## Material to process
┌──

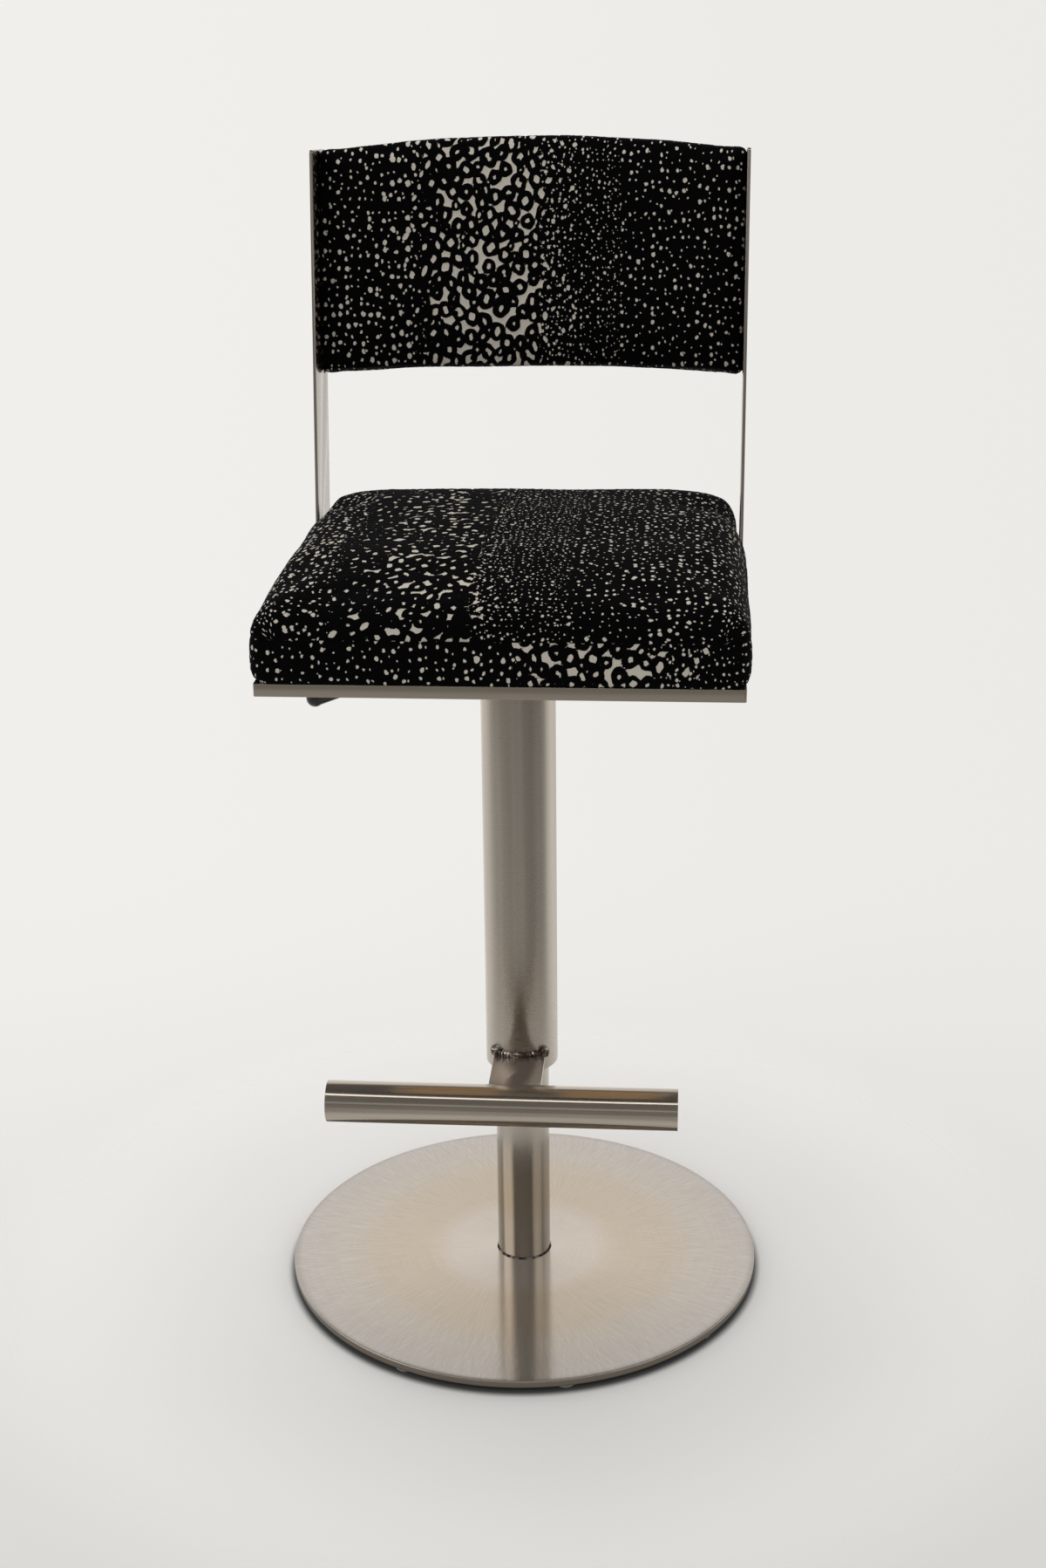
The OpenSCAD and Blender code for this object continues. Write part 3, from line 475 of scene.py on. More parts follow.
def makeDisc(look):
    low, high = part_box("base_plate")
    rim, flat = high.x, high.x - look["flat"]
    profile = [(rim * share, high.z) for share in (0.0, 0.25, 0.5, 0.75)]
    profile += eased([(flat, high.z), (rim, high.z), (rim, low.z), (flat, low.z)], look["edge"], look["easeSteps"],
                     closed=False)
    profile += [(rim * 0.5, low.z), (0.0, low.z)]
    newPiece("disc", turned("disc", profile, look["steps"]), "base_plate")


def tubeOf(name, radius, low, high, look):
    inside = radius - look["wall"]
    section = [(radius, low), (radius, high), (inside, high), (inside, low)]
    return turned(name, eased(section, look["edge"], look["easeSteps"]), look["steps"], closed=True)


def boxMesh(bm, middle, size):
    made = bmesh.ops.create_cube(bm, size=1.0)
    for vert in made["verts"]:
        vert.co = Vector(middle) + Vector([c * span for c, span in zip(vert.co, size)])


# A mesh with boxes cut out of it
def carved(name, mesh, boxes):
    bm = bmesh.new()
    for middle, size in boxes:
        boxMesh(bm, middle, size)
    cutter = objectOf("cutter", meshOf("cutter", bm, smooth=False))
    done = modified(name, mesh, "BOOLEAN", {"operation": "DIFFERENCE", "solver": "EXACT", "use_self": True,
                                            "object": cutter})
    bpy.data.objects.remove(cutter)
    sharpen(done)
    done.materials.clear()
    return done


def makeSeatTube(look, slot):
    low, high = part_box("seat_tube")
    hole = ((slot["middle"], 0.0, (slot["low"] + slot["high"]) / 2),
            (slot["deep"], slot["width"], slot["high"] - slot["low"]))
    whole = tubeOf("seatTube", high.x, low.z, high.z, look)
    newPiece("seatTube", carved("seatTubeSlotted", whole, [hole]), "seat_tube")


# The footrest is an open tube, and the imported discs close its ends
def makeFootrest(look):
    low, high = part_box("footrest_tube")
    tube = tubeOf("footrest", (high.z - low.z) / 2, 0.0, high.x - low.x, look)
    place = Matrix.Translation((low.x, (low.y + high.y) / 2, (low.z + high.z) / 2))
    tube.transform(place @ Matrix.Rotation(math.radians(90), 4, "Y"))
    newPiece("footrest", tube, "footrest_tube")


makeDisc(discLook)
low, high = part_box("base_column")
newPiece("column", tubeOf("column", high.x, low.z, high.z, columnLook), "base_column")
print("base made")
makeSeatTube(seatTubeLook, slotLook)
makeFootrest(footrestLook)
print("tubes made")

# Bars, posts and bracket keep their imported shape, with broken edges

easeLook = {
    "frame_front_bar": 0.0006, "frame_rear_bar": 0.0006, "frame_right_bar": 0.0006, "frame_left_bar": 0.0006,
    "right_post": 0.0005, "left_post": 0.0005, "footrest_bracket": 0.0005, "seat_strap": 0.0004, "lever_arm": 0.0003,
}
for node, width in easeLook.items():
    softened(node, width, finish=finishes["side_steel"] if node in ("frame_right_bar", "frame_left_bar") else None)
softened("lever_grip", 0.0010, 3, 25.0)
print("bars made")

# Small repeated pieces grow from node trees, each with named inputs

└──
┌──

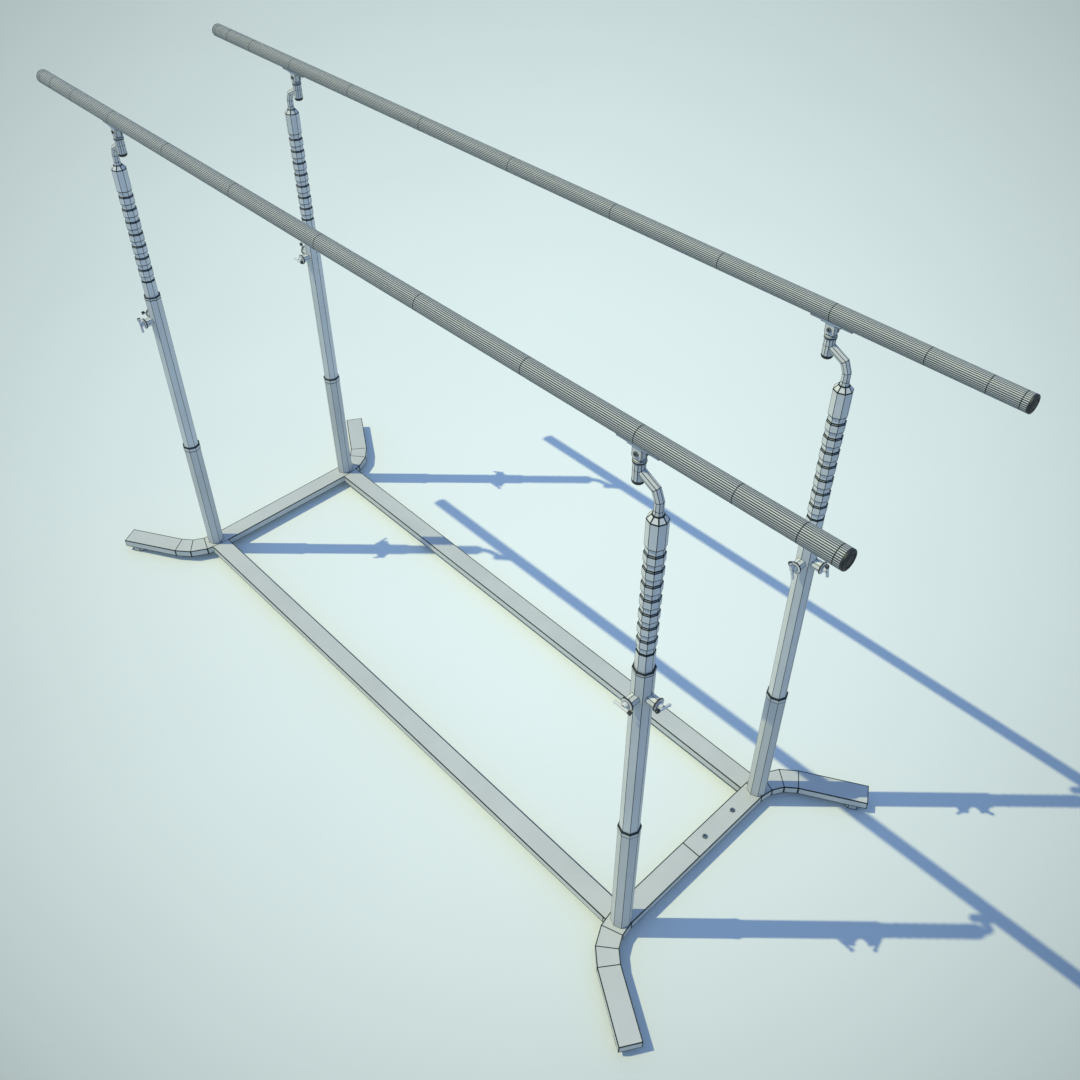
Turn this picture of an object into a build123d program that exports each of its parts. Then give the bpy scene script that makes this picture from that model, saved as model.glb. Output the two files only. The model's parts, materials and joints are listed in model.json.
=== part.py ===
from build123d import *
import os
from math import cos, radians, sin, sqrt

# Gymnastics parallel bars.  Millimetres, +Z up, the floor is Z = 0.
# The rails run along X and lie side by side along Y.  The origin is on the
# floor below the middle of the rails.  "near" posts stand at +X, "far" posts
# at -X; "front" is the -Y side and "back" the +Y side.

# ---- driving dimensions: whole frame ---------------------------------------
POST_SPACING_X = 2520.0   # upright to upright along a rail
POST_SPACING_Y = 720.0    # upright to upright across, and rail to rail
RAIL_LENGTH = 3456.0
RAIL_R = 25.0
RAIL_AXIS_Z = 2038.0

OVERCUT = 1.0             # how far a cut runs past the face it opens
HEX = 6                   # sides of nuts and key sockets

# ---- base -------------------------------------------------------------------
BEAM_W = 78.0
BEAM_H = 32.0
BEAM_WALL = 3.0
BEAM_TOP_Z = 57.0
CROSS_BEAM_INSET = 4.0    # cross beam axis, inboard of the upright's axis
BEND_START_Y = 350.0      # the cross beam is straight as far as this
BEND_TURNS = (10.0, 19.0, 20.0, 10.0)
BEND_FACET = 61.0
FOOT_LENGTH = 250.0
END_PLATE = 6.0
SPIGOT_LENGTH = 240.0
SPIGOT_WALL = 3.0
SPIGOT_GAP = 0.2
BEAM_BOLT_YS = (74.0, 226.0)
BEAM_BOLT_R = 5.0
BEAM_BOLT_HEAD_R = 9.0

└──

## Required work
Filter the entries down to the lines containing "this". Copy each of those lines.

## Solved exercise
The OpenSCAD and Blender code for this object continues. Write part 3, from line 475 of scene.py on. More parts follow.
Turn this picture of an object into a build123d program that exports each of its parts. Then give the bpy scene script that makes this picture from that model, saved as model.glb. Output the two files only. The model's parts, materials and joints are listed in model.json.
BEND_START_Y = 350.0      # the cross beam is straight as far as this